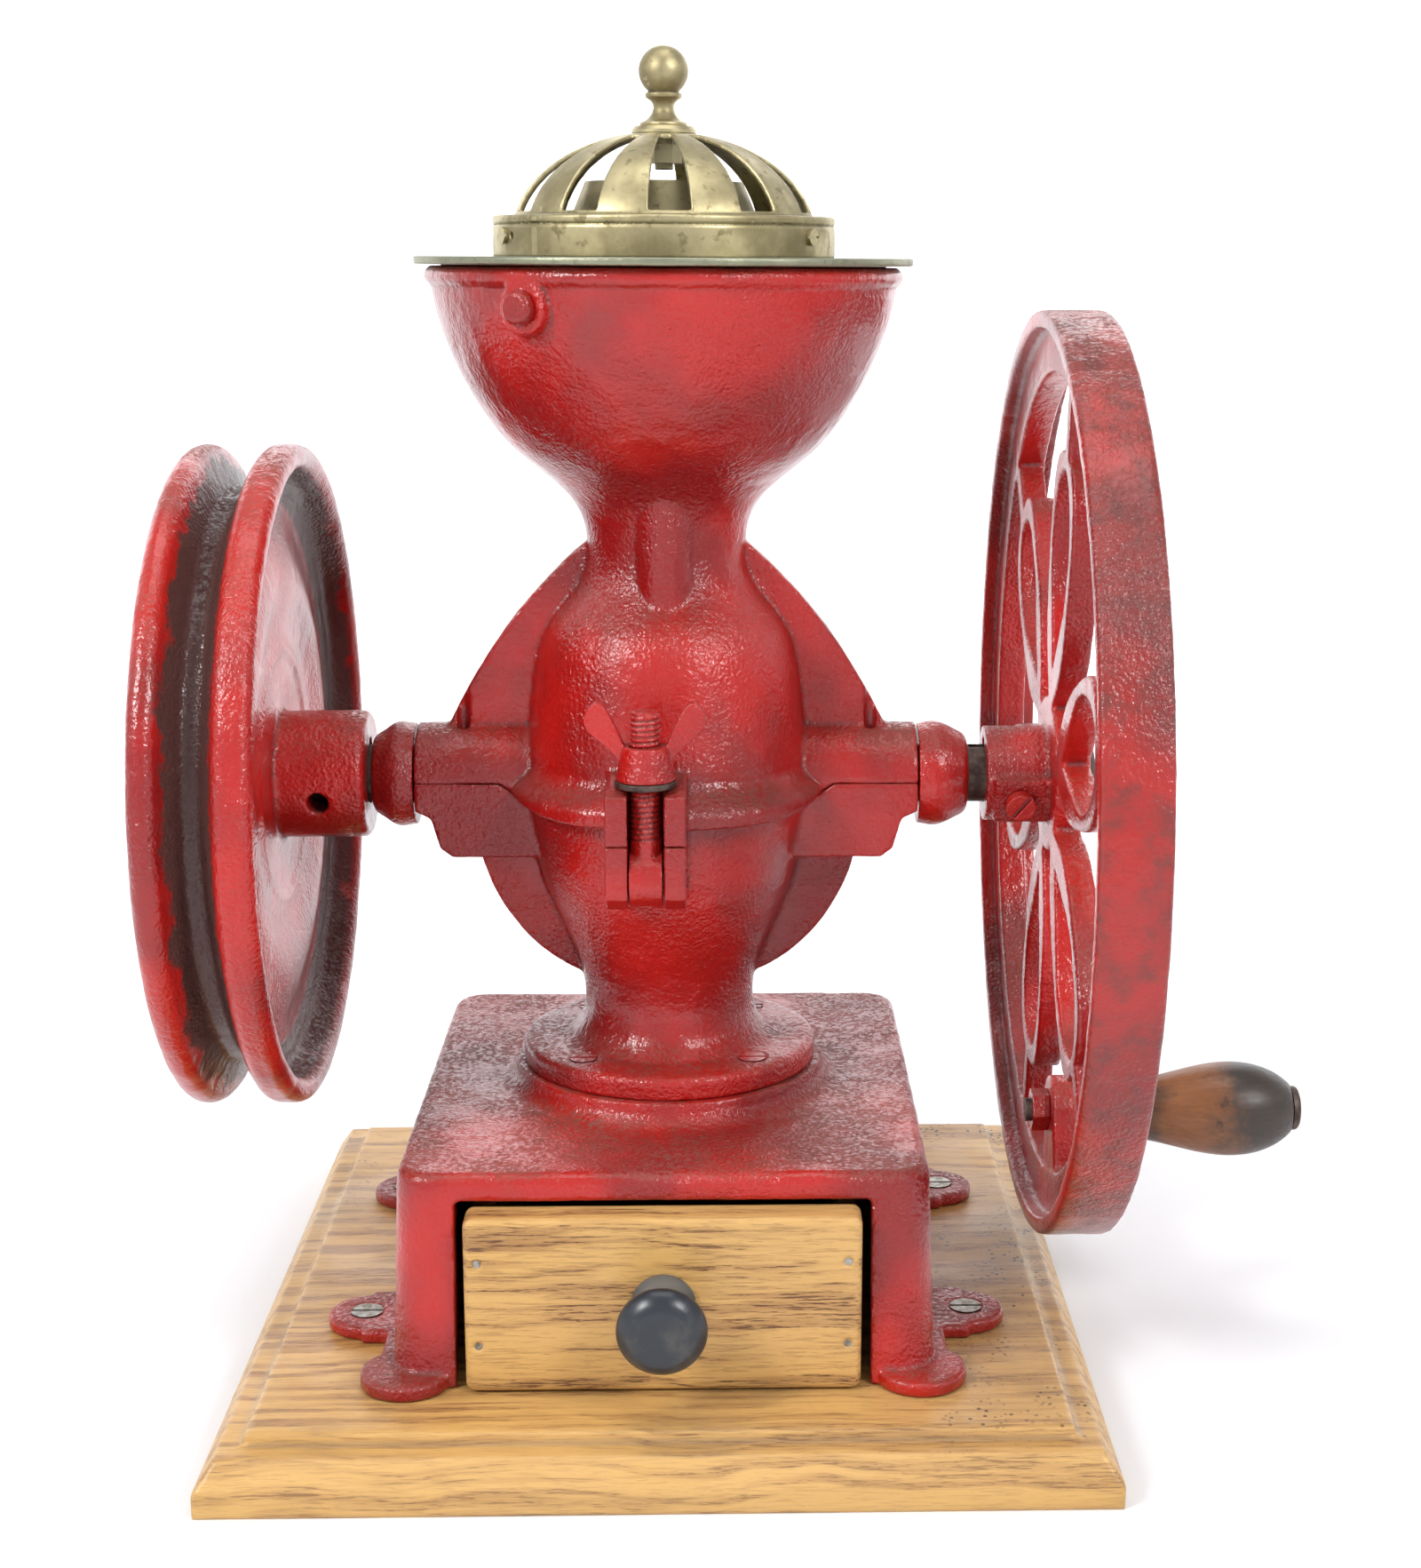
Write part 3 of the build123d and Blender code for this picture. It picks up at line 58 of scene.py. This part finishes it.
class Graph:
    """A material's node graph, with one short call for each kind of node it needs."""

    def __init__(self, name):
        self.material = bpy.data.materials.new(name)
        self.material.use_nodes = True
        self.tree = self.material.node_tree
        self.shader = self.tree.nodes["Principled BSDF"]
        self.coords = self.add("ShaderNodeTexCoord")

    def add(self, kind, **settings):
        node = self.tree.nodes.new(kind)
        for key, value in settings.items():
            setattr(node, key, value)
        return node

    def put(self, value, socket):
        if isinstance(value, bpy.types.NodeSocket):
            self.tree.links.new(value, socket)
        elif isinstance(value, (tuple, list)) and socket.type == "RGBA":
            socket.default_value = (*value, 1)
        else:
            socket.default_value = value

    def set(self, **sockets):
        """Sets the shader's own sockets; an underscore stands for a space in a socket's name."""
        for key, value in sockets.items():
            self.put(value, self.shader.inputs[key.replace("_", " ")])

    def place(self, scale):
        """Object coordinates, stretched by scale along each axis."""
        node = self.add("ShaderNodeMapping")
        node.inputs["Scale"].default_value = scale
        self.tree.links.new(self.coords.outputs["Object"], node.inputs["Vector"])
        return node.outputs["Vector"]

    def noise(self, scale, detail=4, rough=0.55, at=None):
        node = self.add("ShaderNodeTexNoise")
        node.inputs["Scale"].default_value = scale
        node.inputs["Detail"].default_value = detail
        node.inputs["Roughness"].default_value = rough
        self.put(at or self.coords.outputs["Object"], node.inputs["Vector"])
        return node.outputs["Fac"]

    def cells(self, scale, at=None):
        node = self.add("ShaderNodeTexVoronoi")
        node.inputs["Scale"].default_value = scale
        self.put(at or self.coords.outputs["Object"], node.inputs["Vector"])
        return node.outputs["Distance"]

    def math(self, operation, a, b=0.0):
        node = self.add("ShaderNodeMath", operation=operation)
        self.put(a, node.inputs[0])
        self.put(b, node.inputs[1])
        return node.outputs[0]

    def step(self, value, low, high, out_low=0.0, out_high=1.0):
        """A smooth step of value from low to high."""
        node = self.add("ShaderNodeMapRange", interpolation_type="SMOOTHSTEP")
        node.inputs["From Min"].default_value = low
        node.inputs["From Max"].default_value = high
        node.inputs["To Min"].default_value = out_low
        node.inputs["To Max"].default_value = out_high
        self.put(value, node.inputs["Value"])
        return node.outputs["Result"]

    def mix(self, share, a, b):
        node = self.add("ShaderNodeMix", data_type="RGBA")
        self.put(share, node.inputs[0])
        self.put(a, node.inputs[6])
        self.put(b, node.inputs[7])
        return node.outputs[2]

    def axis(self, name):
        """One of the object's coordinates."""
        node = self.add("ShaderNodeSeparateXYZ")
        self.tree.links.new(self.coords.outputs["Object"], node.inputs[0])
        return node.outputs[name]

    def upward(self):
        """How far the surface faces up at rest, from -1 to 1."""
        node = self.add("ShaderNodeSeparateXYZ")
        self.tree.links.new(self.coords.outputs["Normal"], node.inputs[0])
        return node.outputs["Z"]

    def edges(self):
        """About 0.5 on flat faces, more on outer edges and less in corners."""
        return self.add("ShaderNodeNewGeometry").outputs["Pointiness"]

    def radius(self):
        """Distance from the shaft's axis."""
        across = self.math("POWER", self.axis("Y"), 2.0)
        height = self.math("POWER", self.math("SUBTRACT", self.axis("Z"), SHAFT_Z), 2.0)
        return self.math("SQRT", self.math("ADD", across, height))

    def bump(self, height, strength, distance, under=None):
        node = self.add("ShaderNodeBump")
        node.inputs["Strength"].default_value = strength
        node.inputs["Distance"].default_value = distance
        self.put(height, node.inputs["Height"])
        if under:
            self.put(under, node.inputs["Normal"])
        return node.outputs["Normal"]


# ---------------------------------------------------------------- materials

RED_BRIGHT = (0.44, 0.008, 0.005)
RED_DEEP = (0.25, 0.005, 0.005)
DUST_PINK = (0.24, 0.085, 0.065)
DUST_BROWN = (0.13, 0.068, 0.046)
WORN_BROWN = (0.075, 0.025, 0.02)


def enamel(name, dust=1.0, wear=None, seed=0.0):
    """Thick glossy red enamel on rough cast iron, dusty where it faces up and brown where it is worn."""
    g = Graph(name)
    at = g.add("ShaderNodeVectorMath", operation="ADD")
    at.inputs[1].default_value = (seed, seed * 0.7, seed * 0.3)
    g.tree.links.new(g.coords.outputs["Object"], at.inputs[0])
    at = at.outputs[0]
    patches = g.step(g.noise(17, 3, 0.5, at), 0.40, 0.62)
    red = g.mix(patches, RED_BRIGHT, RED_DEEP)
    grain = g.noise(620, 4, 0.6, at)
    cloud = g.noise(34, 5, 0.6, at)
    lies = g.step(g.upward(), 0.15, 0.95)
    smudge = g.step(cloud, 0.52, 0.76, 0.0, 0.30)
    amount = g.math("ADD", g.math("MULTIPLY", lies, g.step(cloud, 0.30, 0.62, 0.35, 1.0)), smudge)
    speckled = g.math("MULTIPLY", amount, g.step(grain, 0.40, 0.60, 0.25, 1.0))
    film = g.math("MULTIPLY", speckled, 0.60 * dust)
    film = g.math("MINIMUM", film, 0.9)
    tone = g.mix(g.step(g.noise(55, 3, 0.5, at), 0.42, 0.62), DUST_PINK, DUST_BROWN)
    color = g.mix(film, red, tone)
    # Painted shade: the colour goes dark red where pointiness is low, in corners and creases; the same
    # mask also raises roughness there.
    crease_shade = g.step(g.edges(), 0.495, 0.455, 0.0, 0.75)
    color = g.mix(crease_shade, color, (0.10, 0.02, 0.018))
    pits = g.step(g.cells(430, at), 0.16, 0.05, 0.0, 0.55)
    pits = g.math("MULTIPLY", pits, g.step(g.noise(60, 2, 0.5, at), 0.50, 0.62))
    color = g.mix(pits, color, (0.07, 0.018, 0.015))
    rough = g.math("ADD", g.step(film, 0.05, 0.7, 0.30, 0.65), g.math("MULTIPLY", crease_shade, 0.25))
    if wear:
        bare = wear(g, g.noise(70, 5, 0.65, at))
        color = g.mix(bare, color, WORN_BROWN)
        rough = g.math("ADD", rough, g.math("MULTIPLY", bare, 0.3))
    orange_peel = g.noise(760, 2, 0.5, at)
    calm = g.step(g.noise(22, 2, 0.5, at), 0.40, 0.62, 0.30, 1.0)
    normal = g.bump(g.math("MULTIPLY", orange_peel, calm), 0.7, 0.0011)
    normal = g.bump(g.noise(150, 2, 0.5, at), 0.5, 0.0012, normal)
    g.set(Base_Color=color, Roughness=rough, Normal=normal, Coat_Normal=normal)
    g.set(Coat_Weight=g.step(film, 0.05, 0.5, 0.6, 0.06))
    g.set(Specular_IOR_Level=0.35, Coat_Roughness=0.09)
    return g.material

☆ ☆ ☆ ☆

• _Problem details_: Each line above must be reproduced exactly as it stands.

• _Task solution_:
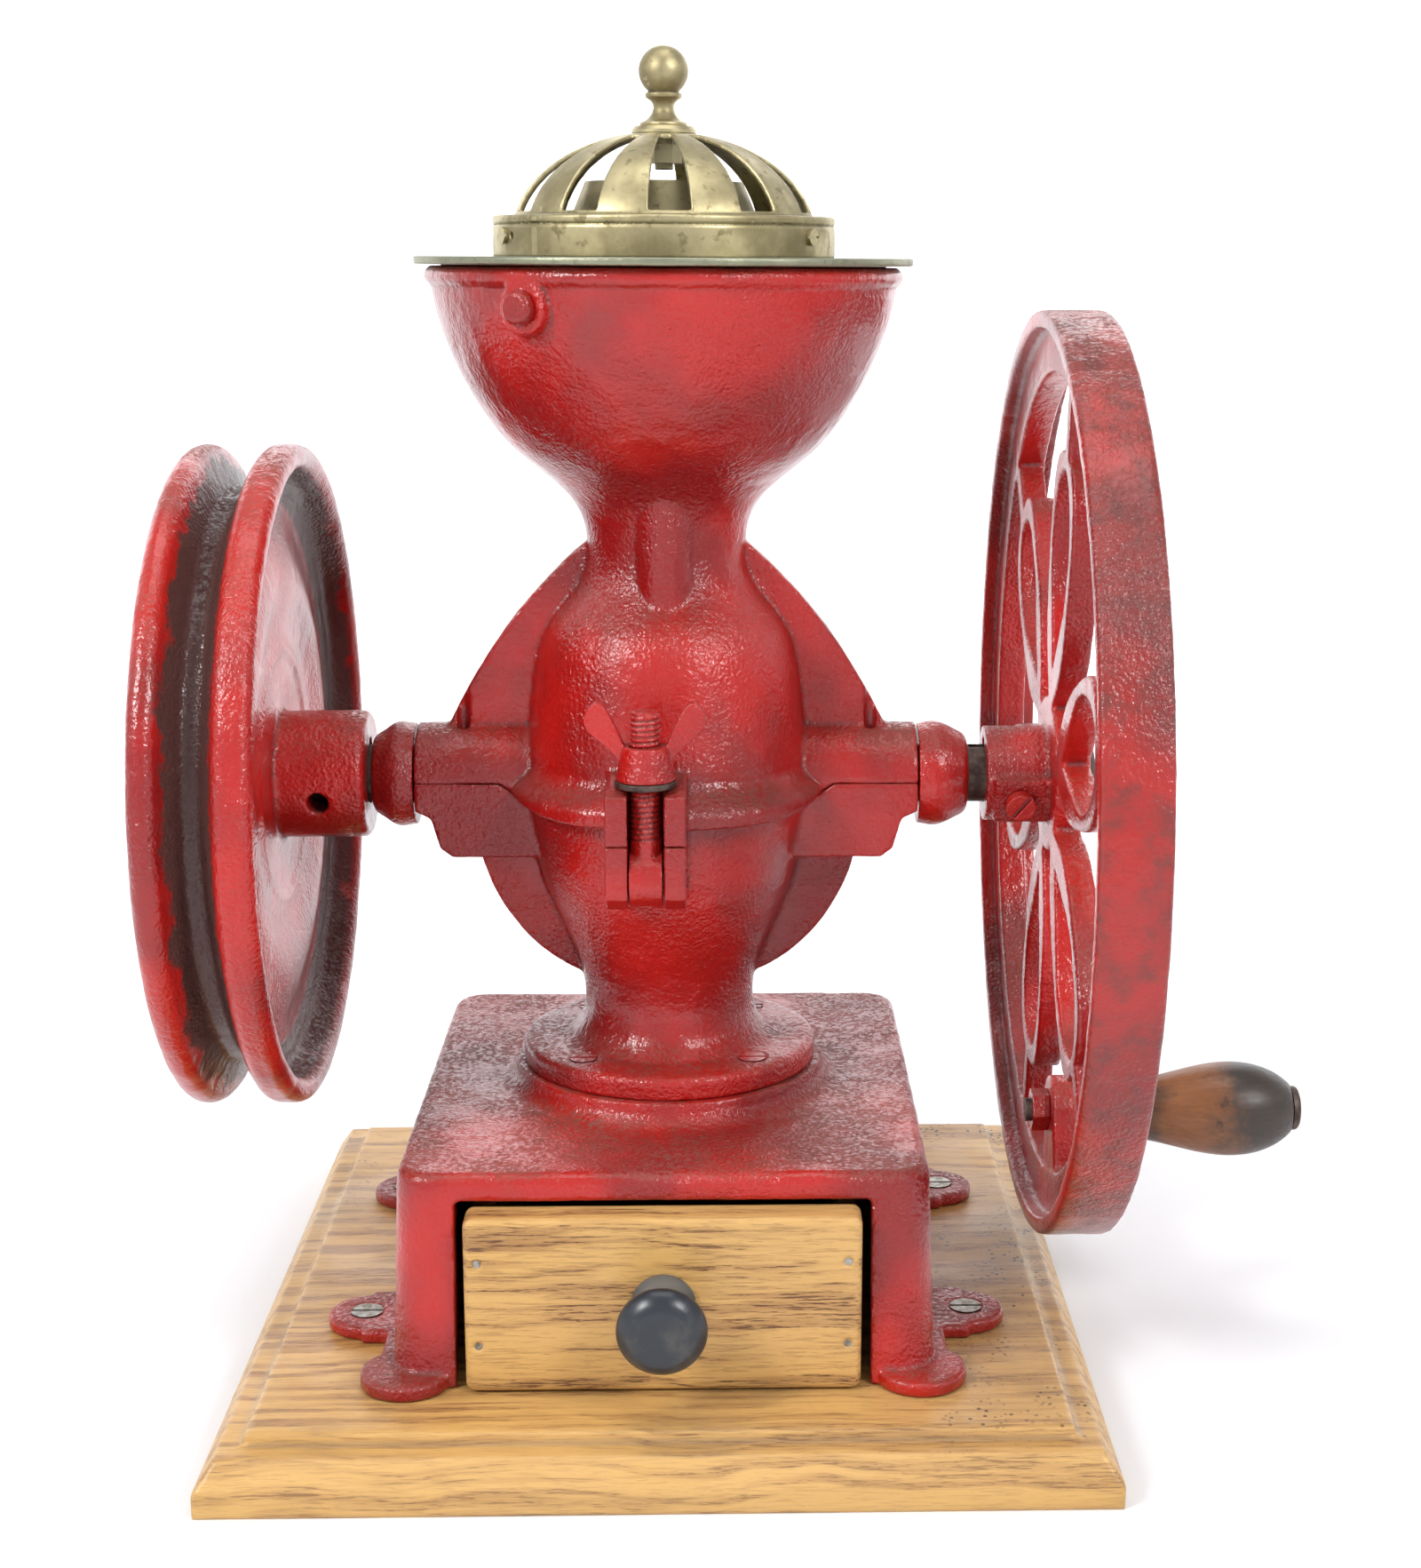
Write part 3 of the build123d and Blender code for this picture. It picks up at line 58 of scene.py. This part finishes it.
class Graph:
    """A material's node graph, with one short call for each kind of node it needs."""

    def __init__(self, name):
        self.material = bpy.data.materials.new(name)
        self.material.use_nodes = True
        self.tree = self.material.node_tree
        self.shader = self.tree.nodes["Principled BSDF"]
        self.coords = self.add("ShaderNodeTexCoord")

    def add(self, kind, **settings):
        node = self.tree.nodes.new(kind)
        for key, value in settings.items():
            setattr(node, key, value)
        return node

    def put(self, value, socket):
        if isinstance(value, bpy.types.NodeSocket):
            self.tree.links.new(value, socket)
        elif isinstance(value, (tuple, list)) and socket.type == "RGBA":
            socket.default_value = (*value, 1)
        else:
            socket.default_value = value

    def set(self, **sockets):
        """Sets the shader's own sockets; an underscore stands for a space in a socket's name."""
        for key, value in sockets.items():
            self.put(value, self.shader.inputs[key.replace("_", " ")])

    def place(self, scale):
        """Object coordinates, stretched by scale along each axis."""
        node = self.add("ShaderNodeMapping")
        node.inputs["Scale"].default_value = scale
        self.tree.links.new(self.coords.outputs["Object"], node.inputs["Vector"])
        return node.outputs["Vector"]

    def noise(self, scale, detail=4, rough=0.55, at=None):
        node = self.add("ShaderNodeTexNoise")
        node.inputs["Scale"].default_value = scale
        node.inputs["Detail"].default_value = detail
        node.inputs["Roughness"].default_value = rough
        self.put(at or self.coords.outputs["Object"], node.inputs["Vector"])
        return node.outputs["Fac"]

    def cells(self, scale, at=None):
        node = self.add("ShaderNodeTexVoronoi")
        node.inputs["Scale"].default_value = scale
        self.put(at or self.coords.outputs["Object"], node.inputs["Vector"])
        return node.outputs["Distance"]

    def math(self, operation, a, b=0.0):
        node = self.add("ShaderNodeMath", operation=operation)
        self.put(a, node.inputs[0])
        self.put(b, node.inputs[1])
        return node.outputs[0]

    def step(self, value, low, high, out_low=0.0, out_high=1.0):
        """A smooth step of value from low to high."""
        node = self.add("ShaderNodeMapRange", interpolation_type="SMOOTHSTEP")
        node.inputs["From Min"].default_value = low
        node.inputs["From Max"].default_value = high
        node.inputs["To Min"].default_value = out_low
        node.inputs["To Max"].default_value = out_high
        self.put(value, node.inputs["Value"])
        return node.outputs["Result"]

    def mix(self, share, a, b):
        node = self.add("ShaderNodeMix", data_type="RGBA")
        self.put(share, node.inputs[0])
        self.put(a, node.inputs[6])
        self.put(b, node.inputs[7])
        return node.outputs[2]

    def axis(self, name):
        """One of the object's coordinates."""
        node = self.add("ShaderNodeSeparateXYZ")
        self.tree.links.new(self.coords.outputs["Object"], node.inputs[0])
        return node.outputs[name]

    def upward(self):
        """How far the surface faces up at rest, from -1 to 1."""
        node = self.add("ShaderNodeSeparateXYZ")
        self.tree.links.new(self.coords.outputs["Normal"], node.inputs[0])
        return node.outputs["Z"]

    def edges(self):
        """About 0.5 on flat faces, more on outer edges and less in corners."""
        return self.add("ShaderNodeNewGeometry").outputs["Pointiness"]

    def radius(self):
        """Distance from the shaft's axis."""
        across = self.math("POWER", self.axis("Y"), 2.0)
        height = self.math("POWER", self.math("SUBTRACT", self.axis("Z"), SHAFT_Z), 2.0)
        return self.math("SQRT", self.math("ADD", across, height))

    def bump(self, height, strength, distance, under=None):
        node = self.add("ShaderNodeBump")
        node.inputs["Strength"].default_value = strength
        node.inputs["Distance"].default_value = distance
        self.put(height, node.inputs["Height"])
        if under:
            self.put(under, node.inputs["Normal"])
        return node.outputs["Normal"]


# ---------------------------------------------------------------- materials

RED_BRIGHT = (0.44, 0.008, 0.005)
RED_DEEP = (0.25, 0.005, 0.005)
DUST_PINK = (0.24, 0.085, 0.065)
DUST_BROWN = (0.13, 0.068, 0.046)
WORN_BROWN = (0.075, 0.025, 0.02)


def enamel(name, dust=1.0, wear=None, seed=0.0):
    """Thick glossy red enamel on rough cast iron, dusty where it faces up and brown where it is worn."""
    g = Graph(name)
    at = g.add("ShaderNodeVectorMath", operation="ADD")
    at.inputs[1].default_value = (seed, seed * 0.7, seed * 0.3)
    g.tree.links.new(g.coords.outputs["Object"], at.inputs[0])
    at = at.outputs[0]
    patches = g.step(g.noise(17, 3, 0.5, at), 0.40, 0.62)
    red = g.mix(patches, RED_BRIGHT, RED_DEEP)
    grain = g.noise(620, 4, 0.6, at)
    cloud = g.noise(34, 5, 0.6, at)
    lies = g.step(g.upward(), 0.15, 0.95)
    smudge = g.step(cloud, 0.52, 0.76, 0.0, 0.30)
    amount = g.math("ADD", g.math("MULTIPLY", lies, g.step(cloud, 0.30, 0.62, 0.35, 1.0)), smudge)
    speckled = g.math("MULTIPLY", amount, g.step(grain, 0.40, 0.60, 0.25, 1.0))
    film = g.math("MULTIPLY", speckled, 0.60 * dust)
    film = g.math("MINIMUM", film, 0.9)
    tone = g.mix(g.step(g.noise(55, 3, 0.5, at), 0.42, 0.62), DUST_PINK, DUST_BROWN)
    color = g.mix(film, red, tone)
    # Painted shade: the colour goes dark red where pointiness is low, in corners and creases; the same
    # mask also raises roughness there.
    crease_shade = g.step(g.edges(), 0.495, 0.455, 0.0, 0.75)
    color = g.mix(crease_shade, color, (0.10, 0.02, 0.018))
    pits = g.step(g.cells(430, at), 0.16, 0.05, 0.0, 0.55)
    pits = g.math("MULTIPLY", pits, g.step(g.noise(60, 2, 0.5, at), 0.50, 0.62))
    color = g.mix(pits, color, (0.07, 0.018, 0.015))
    rough = g.math("ADD", g.step(film, 0.05, 0.7, 0.30, 0.65), g.math("MULTIPLY", crease_shade, 0.25))
    if wear:
        bare = wear(g, g.noise(70, 5, 0.65, at))
        color = g.mix(bare, color, WORN_BROWN)
        rough = g.math("ADD", rough, g.math("MULTIPLY", bare, 0.3))
    orange_peel = g.noise(760, 2, 0.5, at)
    calm = g.step(g.noise(22, 2, 0.5, at), 0.40, 0.62, 0.30, 1.0)
    normal = g.bump(g.math("MULTIPLY", orange_peel, calm), 0.7, 0.0011)
    normal = g.bump(g.noise(150, 2, 0.5, at), 0.5, 0.0012, normal)
    g.set(Base_Color=color, Roughness=rough, Normal=normal, Coat_Normal=normal)
    g.set(Coat_Weight=g.step(film, 0.05, 0.5, 0.6, 0.06))
    g.set(Specular_IOR_Level=0.35, Coat_Roughness=0.09)
    return g.material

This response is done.